Goal:
Return, unaltered, every line from the beginning of the material below up to and including the one with "const UP = new THREE.Vector3(0, 0, 1);".

·····

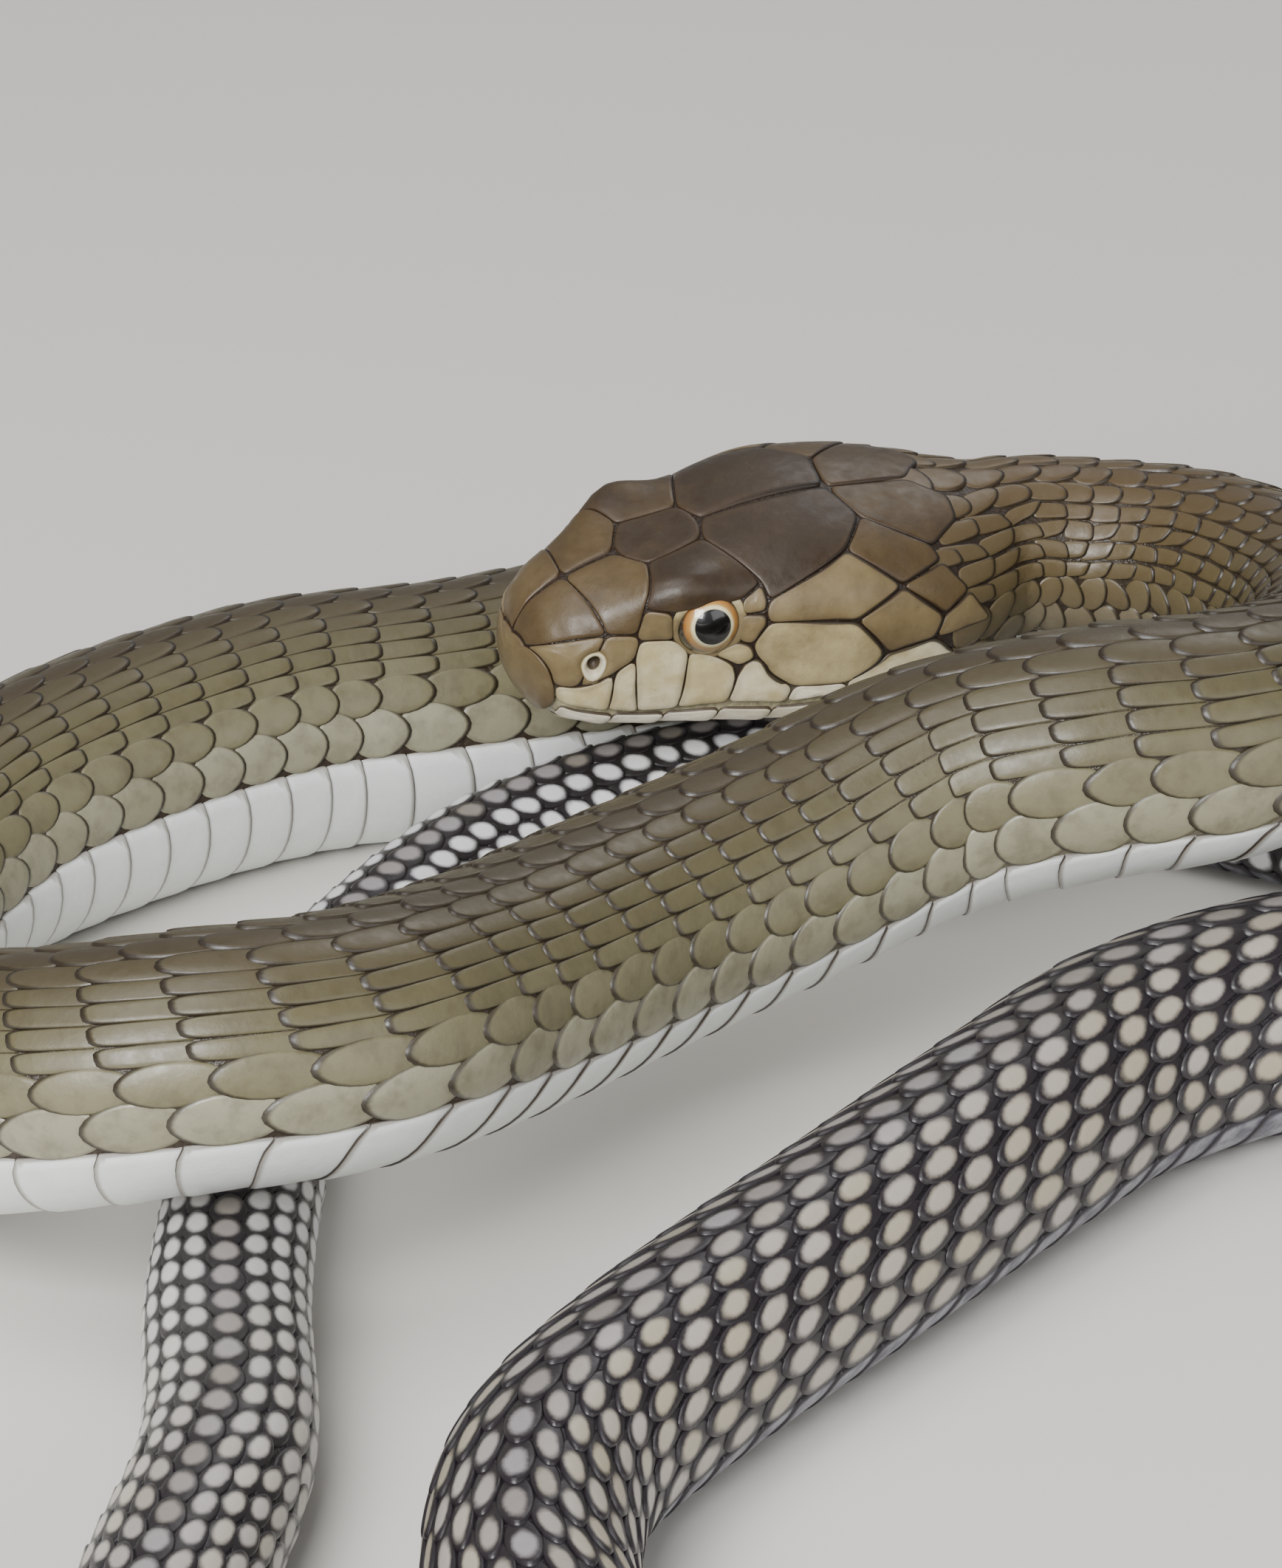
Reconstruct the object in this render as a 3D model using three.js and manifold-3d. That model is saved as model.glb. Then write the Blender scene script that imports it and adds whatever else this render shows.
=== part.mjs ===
// A king cobra at rest, life size, in millimetres with the floor at Z = 0.
// The head faces -X and lies over the tail; the body runs from it in loops along the floor.
import * as THREE from "three";
import { mergeVertices } from "three/addons/utils/BufferGeometryUtils.js";
import Module from "manifold-3d";

const wasm = await Module();
wasm.setup();

const DEG = Math.PI / 180;
const UP = new THREE.Vector3(0, 0, 1);

// Materials
const hide = (color, roughness) =>
  new THREE.MeshStandardMaterial({ color, roughness, flatShading: true });
const HEAD_SKIN = hide("#5e4d34", 0.5);
const FRONT_SKIN = hide("#6f6648", 0.55);
const REAR_SKIN = hide("#3a3438", 0.5);
const EYE_GLASS = hide("#1a120a", 0.15);

// Head: the snout tip, the way back along the head in plan, its lean to the left and its length
const SNOUT = new THREE.Vector3(-20, -46, 46);
const HEAD_TURN = 26 * DEG;
const HEAD_LEAN = 11 * DEG;
const HEAD_LENGTH = 83.85;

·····

In response:
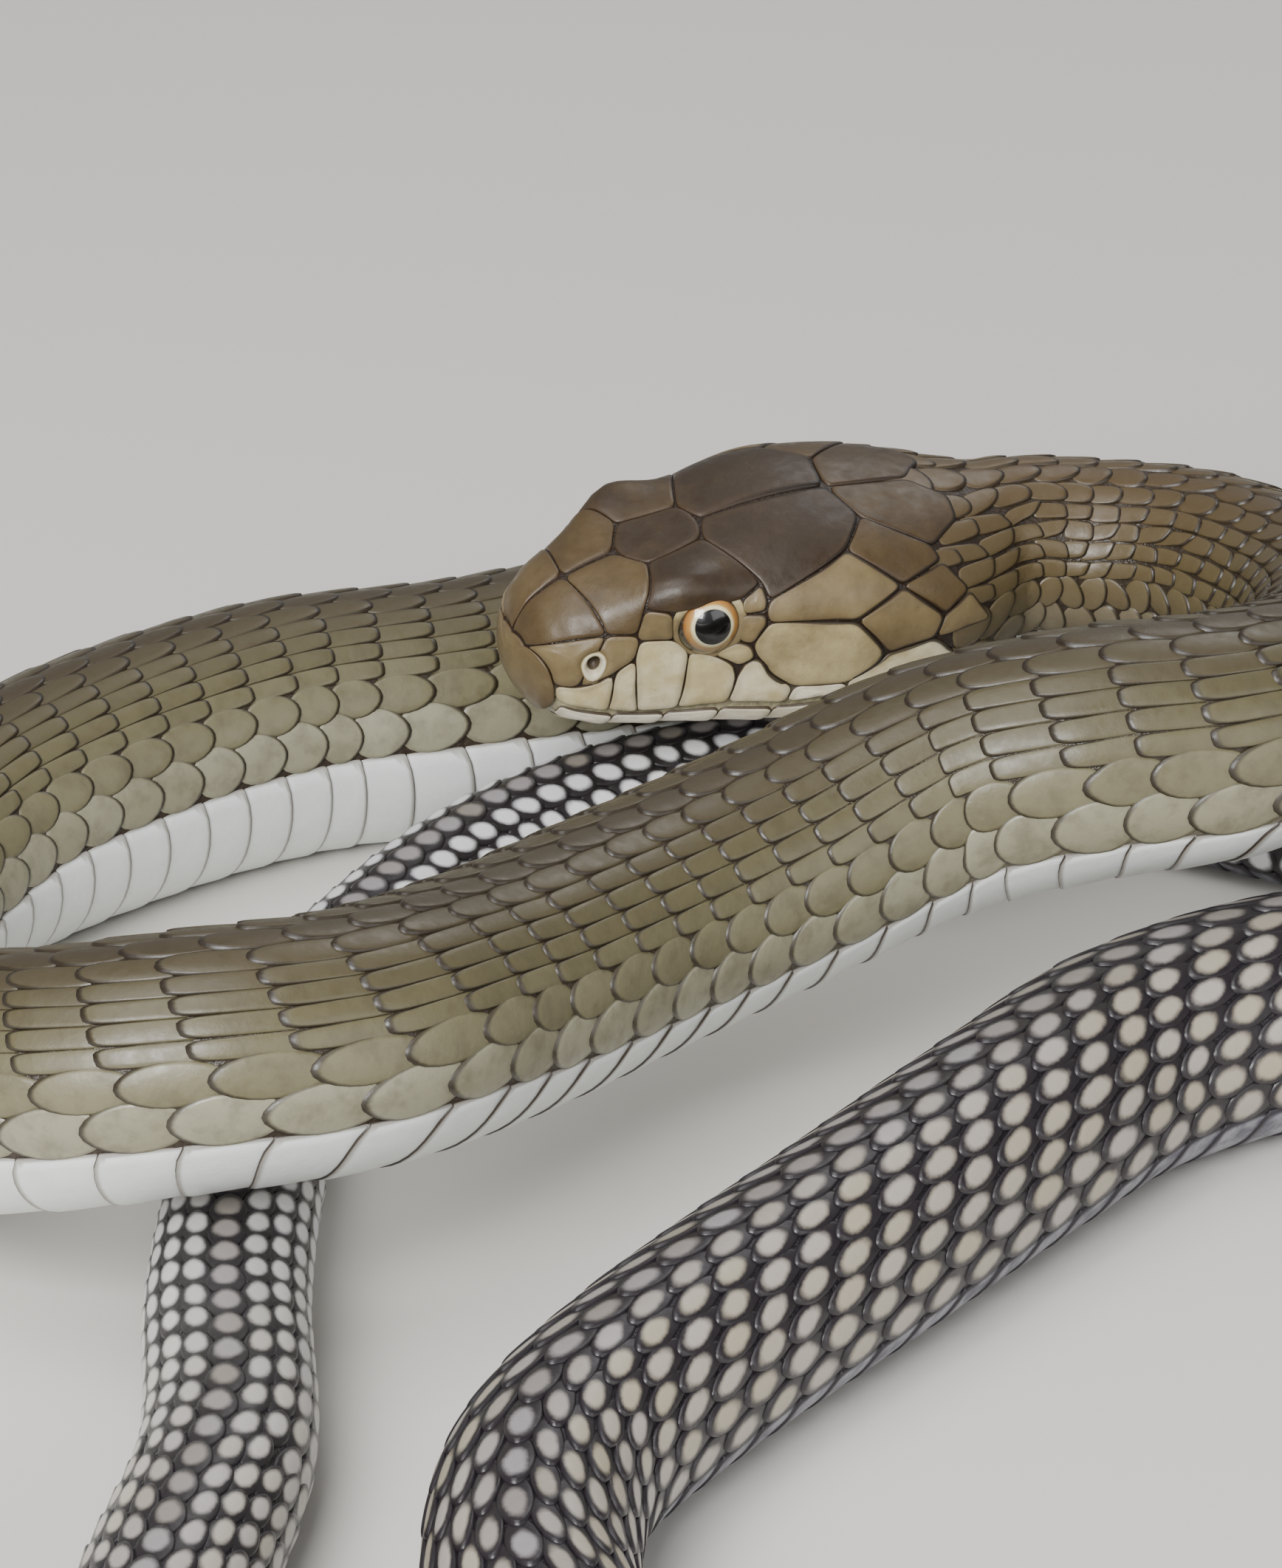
Reconstruct the object in this render as a 3D model using three.js and manifold-3d. That model is saved as model.glb. Then write the Blender scene script that imports it and adds whatever else this render shows.
=== part.mjs ===
// A king cobra at rest, life size, in millimetres with the floor at Z = 0.
// The head faces -X and lies over the tail; the body runs from it in loops along the floor.
import * as THREE from "three";
import { mergeVertices } from "three/addons/utils/BufferGeometryUtils.js";
import Module from "manifold-3d";

const wasm = await Module();
wasm.setup();

const DEG = Math.PI / 180;
const UP = new THREE.Vector3(0, 0, 1);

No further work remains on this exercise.